Judicial Doctrine and Constitutional Tension

  • In R. Bommai (1994), the Supreme Court declared federalism part of the Basic Structure and affirmed that states are constitutionally autonomous within their spheres.
  • Federalism derives from India’s diversity and historical pluralism rather than administrative convenience.
  • A tension thus arises between doctrine and practice: judicial interpretation recognises parity of authority, yet administrative patterns continue to concentrate control.

Functional Argument: Why Decentralisation Improves Governance?

  • India’s size and diversity make uniform policy inherently limited. Regional variation in language, ecology, labour markets, and development levels requires flexible solutions.
  • Decentralisation allows policy experimentation, containment of failure, and replication of success.
  • Many effective national programmes began as state initiatives.
  • Regional experimentation in nutrition programmes, literacy campaigns, and employment guarantees demonstrated how local innovation informs broader policy. Over-centralisation suppresses such adaptive learning.

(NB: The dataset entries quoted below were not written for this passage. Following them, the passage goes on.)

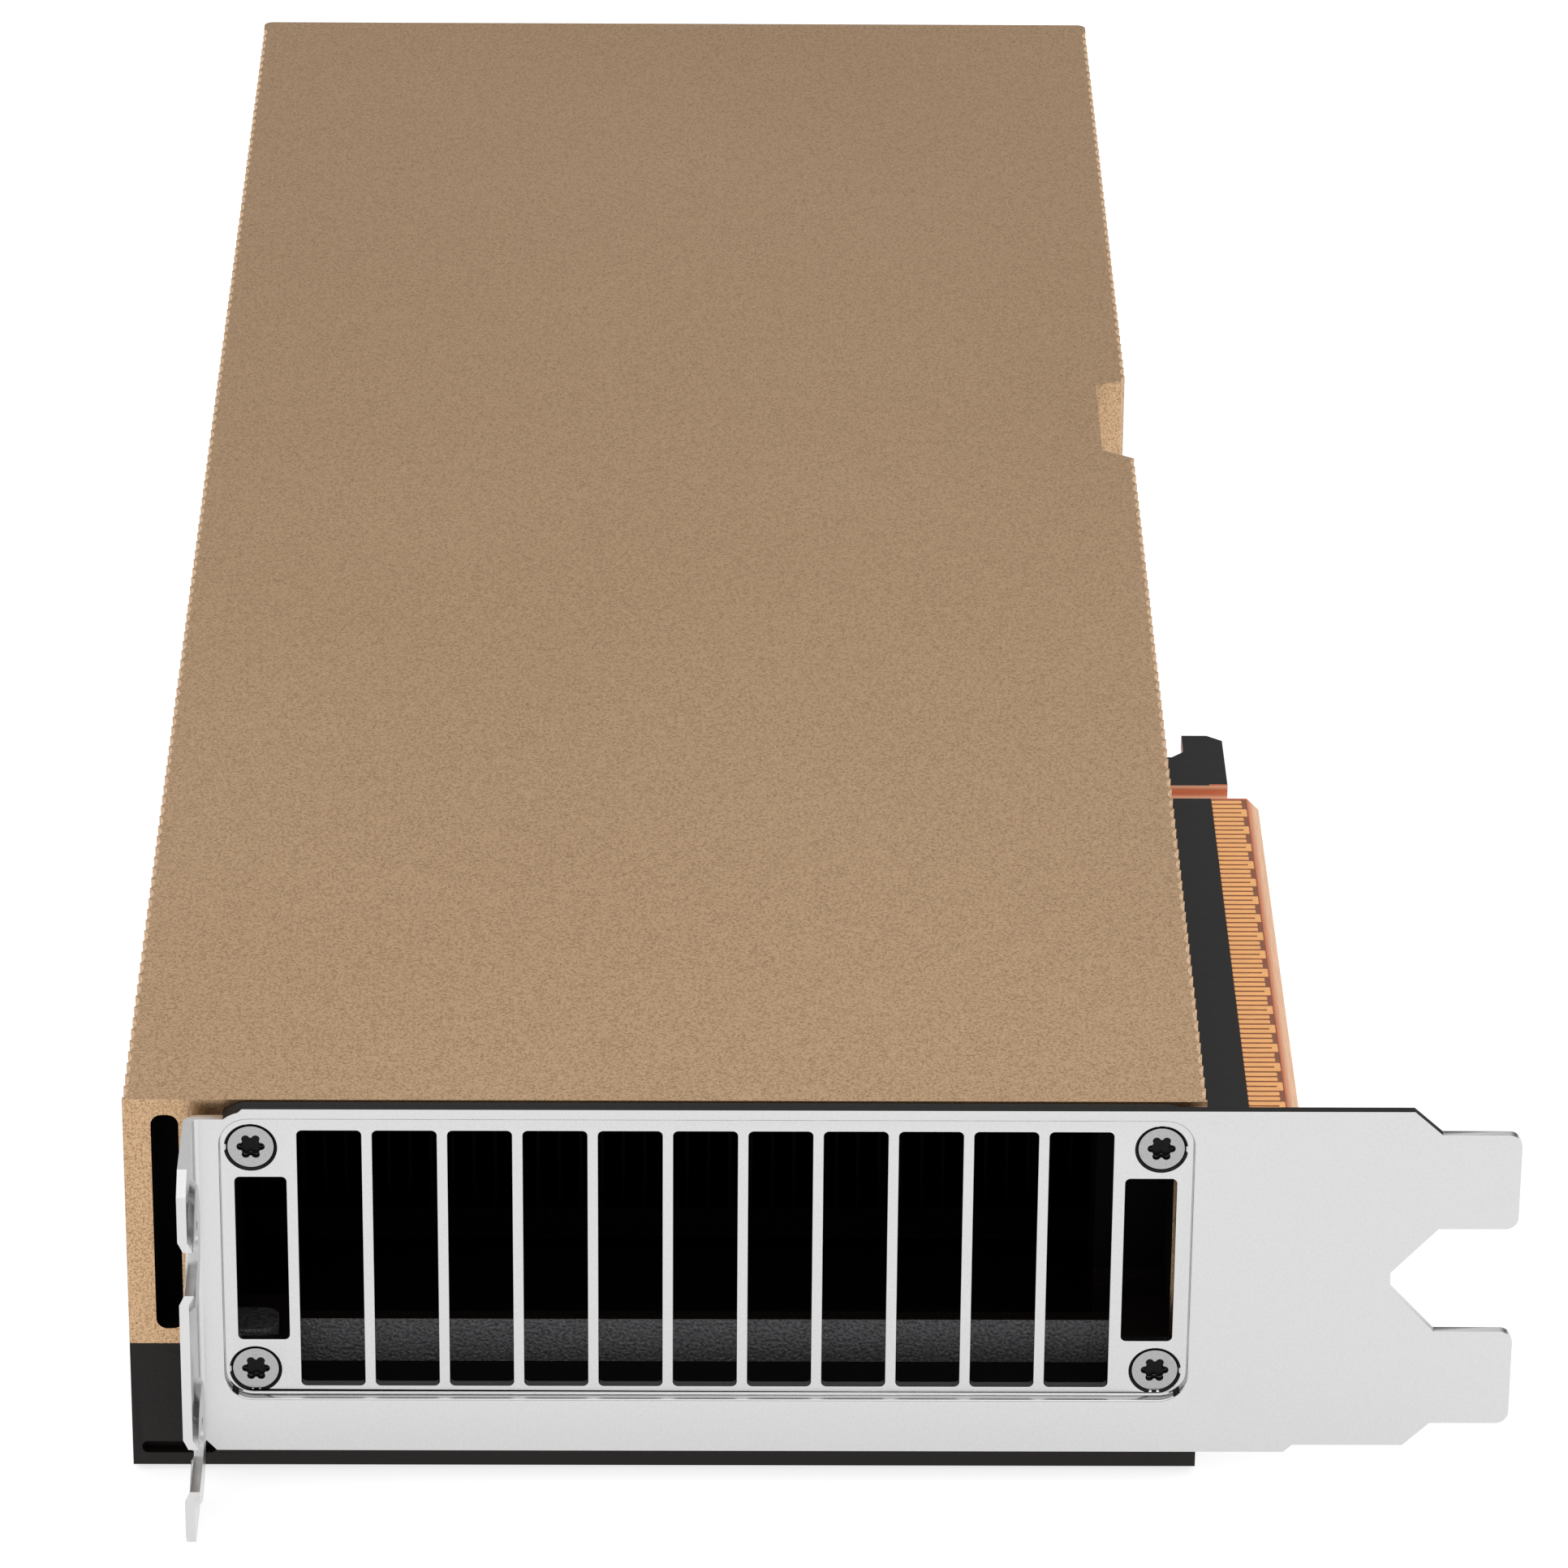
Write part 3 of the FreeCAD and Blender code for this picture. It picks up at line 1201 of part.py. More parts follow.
def make_bracket():
    blank = make_bracket_blank()
    dish_y = f"({BRACKET_FACE} - tab_length + screw_notch_depth)"
    notches = (("lower", "screw_notch_low"), ("upper", "(screw_notch_low + slot_spacing)"))
    pressed = [
        cone(f"{tag}_dish_back", f"{TAB_FACE} + sheet_thickness / 2", dish_y, z,
             "dish_radius + sheet_thickness / 2", "dish_radius - dish_depth",
             "dish_depth + sheet_thickness / 2", "x")
        for tag, z in notches
    ]
    outside = f"{TAB_FACE} - overrun"
    depth = "sheet_thickness + dish_depth + 2 * overrun"
    edge_trim = box("dish_trim", outside, f"{BRACKET_FACE} - tab_length - dish_radius",
                    "tab_base - dish_radius", depth, "dish_radius", "bracket_top + 2 * dish_radius")
    low_trim = box("dish_low_trim", outside, f"{BRACKET_FACE} - tab_length - dish_radius",
                   "tab_base - dish_radius", depth, "tab_length + dish_radius", "dish_radius")
    pressed.append(panel_block("panel_back", "sheet_thickness", BRACKET_FACE,
                               "recess_depth + sheet_thickness"))
    solid = cut("bracket_solid", fuse("bracket_pressed", [blank] + pressed),
                [edge_trim, low_trim])
    tools = [panel_block("panel_hollow", "0", f"{BRACKET_FACE} - overrun",
                         "recess_depth + overrun")]
    tools += [
        slot_tool(f"vane_{i}", f"vane_first + {i} * vane_pitch", "vane_width", "vane_base",
                  "vane_top")
        for i in range(copies(f"{PORT_PLACES['right']} - vane_first", "vane_pitch"))
    ]
    tools += [
        slot_tool(f"port_{side}", across, "port_width", "port_base", "port_top")
        for side, across in PORT_PLACES.items()
    ]
    for tag, z in notches:
        tools += screw_notch(f"{tag}_notch", z)
        tools.append(cone(f"{tag}_dish_front", outside, dish_y, z, "dish_radius + overrun",
                          "dish_radius - dish_depth", "dish_depth + overrun", "x"))
    for tag, x, z in MOUNT_SCREWS:
        tools.append(cone(f"mount_seat_{tag}", x, PANEL_FACE, z, "mount_seat_radius",
                          "mount_screw_radius", "mount_seat_radius - mount_screw_radius", "y"))
        tools.append(cylinder(f"mount_hole_{tag}", x, PANEL_FACE, z,
                              "mount_screw_radius + screw_gap / 2", "2 * sheet_thickness", "y"))
    return cut("bracket", solid, tools)


def make_bracket_screws():
    screws = []
    face = f"({PANEL_FACE} + mount_head_sink)"
    for tag, x, z in MOUNT_SCREWS:
        body = countersunk_screw(f"mount_{tag}", x, face, z, "mount_screw_radius",
                                 "mount_head_radius", "mount_screw_length", "y")
        screws.append(cut(f"bracket_screw_{tag}", body,
                          [six_lobe_drive(f"drive_{tag}", x, face, z)]))
    return group("bracket_screws", screws)


# ---------------------------------------------------------------- build and export

NODES = (
    ("top_shroud", make_top_shroud()),
    ("base_frame", make_base_frame()),
    ("backplate", make_backplate()),
    ("corner_screws", make_plate_screws("corner_screws", CORNERS, "column_screw_radius",
                                        "column_screw_length")),
    ("backplate_screws", make_plate_screws("backplate_screws", FLANGE_SCREWS,
                                           "flange_screw_radius", "flange_screw_length")),
    ("board_standoffs", make_standoffs()),
    ("backplate_insulator", make_insulator()),
    ("circuit_board", make_circuit_board()),
    ("upper_contacts", make_contacts("upper_contacts", BOARD_TOP)),
    ("lower_contacts", make_contacts("lower_contacts", "board_base - contact_thickness")),
    ("package_substrate", make_package_substrate()),
    ("processor_die", make_processor_die()),
    ("memory_stacks", make_memory_stacks()),
    ("package_ring", make_package_ring()),
    ("thermal_interface", make_interface_sheet()),
    ("vapour_chamber", make_vapour_chamber()),
    ("fin_stack", make_fin_stack()),
    ("cooler_posts", make_cooler_posts()),
    ("retention_spring", make_spring_plate()),
    ("retention_screws", make_retention_screws()),
    ("frame_thermal_pads", make_frame_pads()),
    ("inductors", make_inductors()),
    ("inductor_thermal_pads", make_inductor_pads()),
    ("power_stages", make_power_stages()),
    ("stage_thermal_pads", make_stage_pads()),
    ("bulk_capacitors", make_bulk_capacitors()),
    ("ceramic_capacitors", make_ceramic_capacitors()),
    ("power_controllers", make_controllers()),
    ("firmware_chip", make_firmware_chip()),
    ("clock_crystal", make_clock_crystal()),
    ("power_inlet", make_power_inlet()),
    ("power_pins", make_power_pins()),
    ("bracket", make_bracket()),
    ("bracket_screws", make_bracket_screws()),
)

doc.recompute()
for item in doc.Objects:
    if {"Invalid", "Error"} & set(item.State):
        raise RuntimeError(f"{item.Name} failed: {item.State}")
for node, item in NODES:
    item.Label = node
    if item.Shape.isNull() or not item.Shape.isValid():
        raise RuntimeError(f"{node} has no valid shape")

os.makedirs("parts", exist_ok=True)
for node, item in NODES:
    item.Shape.exportStep(f"parts/{node}.step")
    solids = item.Shape.Solids
    print(f"{node}: {len(solids)} solids, {sum(solid.Volume for solid in solids):.1f} mm3")
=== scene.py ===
"""Passive accelerator card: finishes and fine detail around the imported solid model.

Every piece is placed from the solid model's own boxes, in metres, with +Z up through the
card, -Y towards the slot bracket and +X towards the edge connector.
"""

import math

import bmesh
import bpy
from mathutils import Matrix, Vector


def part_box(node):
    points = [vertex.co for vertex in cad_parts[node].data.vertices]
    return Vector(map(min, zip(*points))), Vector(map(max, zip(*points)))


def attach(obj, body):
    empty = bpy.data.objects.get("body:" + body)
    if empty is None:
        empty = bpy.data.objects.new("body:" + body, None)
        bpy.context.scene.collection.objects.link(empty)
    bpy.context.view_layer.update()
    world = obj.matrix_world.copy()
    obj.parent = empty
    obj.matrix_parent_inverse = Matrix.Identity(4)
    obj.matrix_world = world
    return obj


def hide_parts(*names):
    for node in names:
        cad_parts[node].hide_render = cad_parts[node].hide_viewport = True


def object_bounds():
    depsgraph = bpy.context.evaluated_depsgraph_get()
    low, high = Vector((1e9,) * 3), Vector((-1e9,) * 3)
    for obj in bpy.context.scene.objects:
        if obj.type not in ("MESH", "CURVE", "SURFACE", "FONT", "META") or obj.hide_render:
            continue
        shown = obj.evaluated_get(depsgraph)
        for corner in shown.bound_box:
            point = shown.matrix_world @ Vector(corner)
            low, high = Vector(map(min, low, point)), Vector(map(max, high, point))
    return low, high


bl_info = {
    "name": "Passive Accelerator Card",
    "version": (1, 0, 0),
    "blender": (4, 5, 0),
    "location": "View3D > Sidebar > Card",
    "description": "Builds the finished look of a two-slot passive accelerator card",
    "category": "Object",
}

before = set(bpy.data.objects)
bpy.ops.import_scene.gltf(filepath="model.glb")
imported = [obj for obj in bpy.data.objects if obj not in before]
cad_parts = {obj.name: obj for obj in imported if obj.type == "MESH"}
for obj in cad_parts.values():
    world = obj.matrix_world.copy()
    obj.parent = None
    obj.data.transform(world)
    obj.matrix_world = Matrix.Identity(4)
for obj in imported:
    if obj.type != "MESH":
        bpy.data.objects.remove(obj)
CAD_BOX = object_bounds()
MM = 0.001
# Two places closer than this are taken as one.
SAME = 0.02 * MM

BODY_LOW, BODY_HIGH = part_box("top_shroud")
BOARD_LOW, BOARD_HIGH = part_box("circuit_board")
PADS_LOW, PADS_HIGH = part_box("upper_contacts")
BRACKET_LOW, BRACKET_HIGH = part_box("bracket")


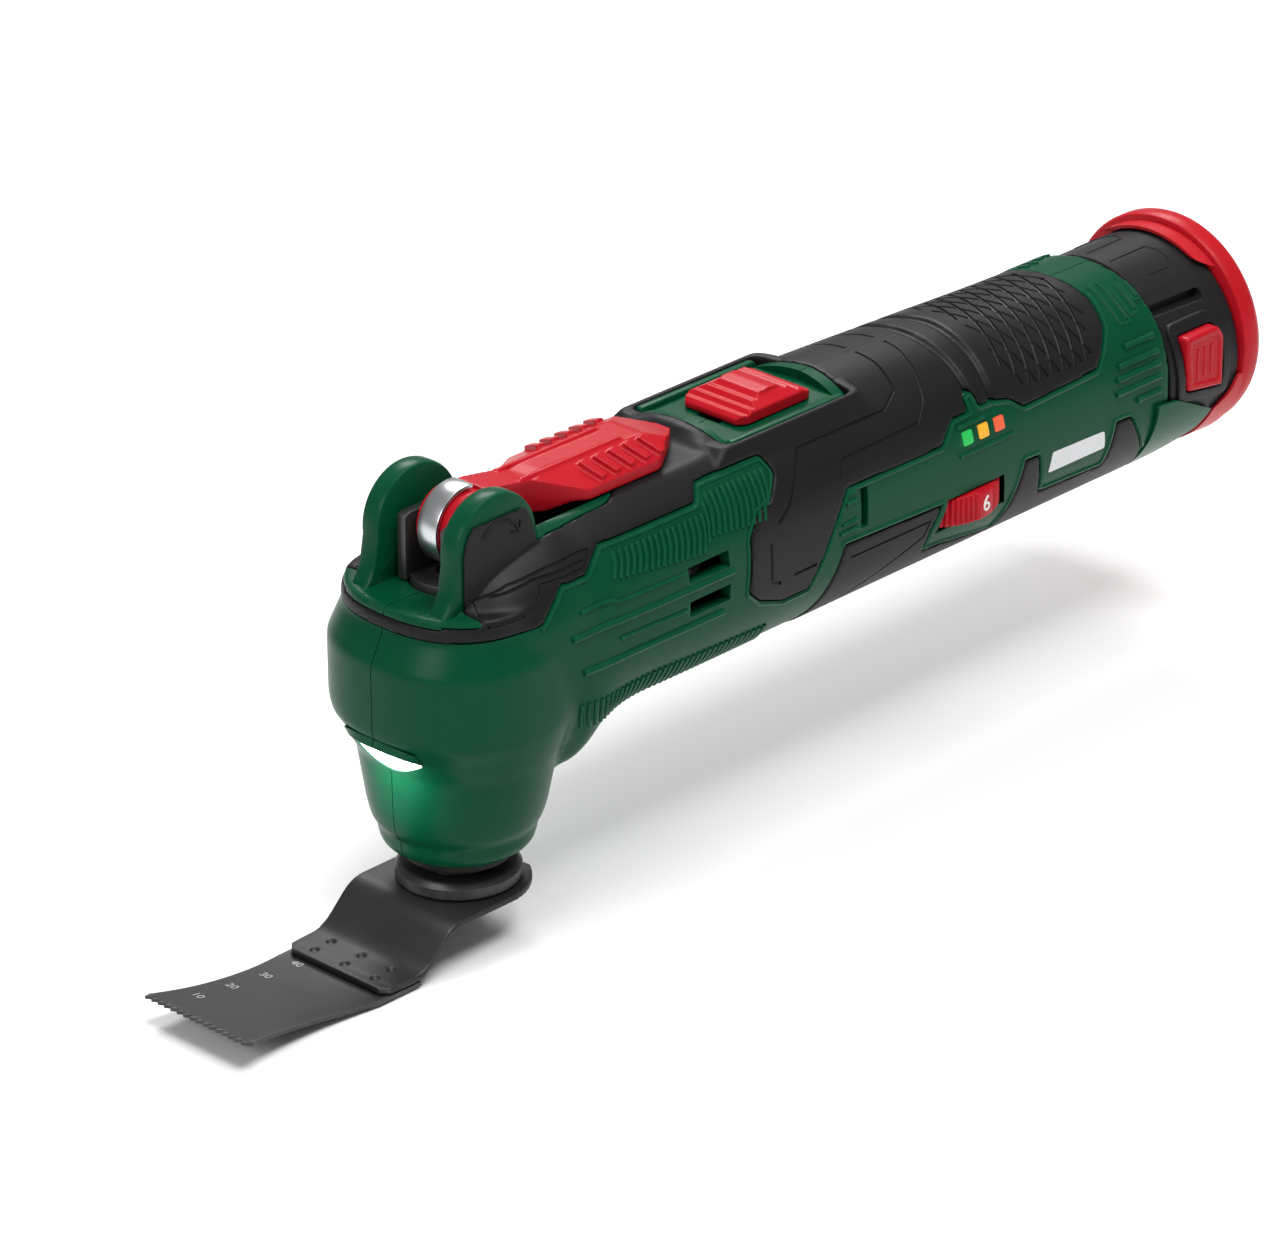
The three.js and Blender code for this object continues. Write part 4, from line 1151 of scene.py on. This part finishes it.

The Way Forward: Recalibration, Not Disintegration

  • The relationship between the Union and the states is not a zero-sum contest. Strengthening states does not weaken the Union; it sharpens its focus on genuinely national functions.
  • Concentrated national authority combined with regional autonomy improves both administrative efficiency and democratic legitimacy.

Conclusion

  • India has reached a stage where centralisation no longer serves its original purpose.
  • A calibrated redistribution of functions would align authority with responsibility and enhance accountability.
  • A focused Union and trusted states together reinforce national unity; durable cohesion arises not from control but from participation, cooperation, and balanced constitutional practice.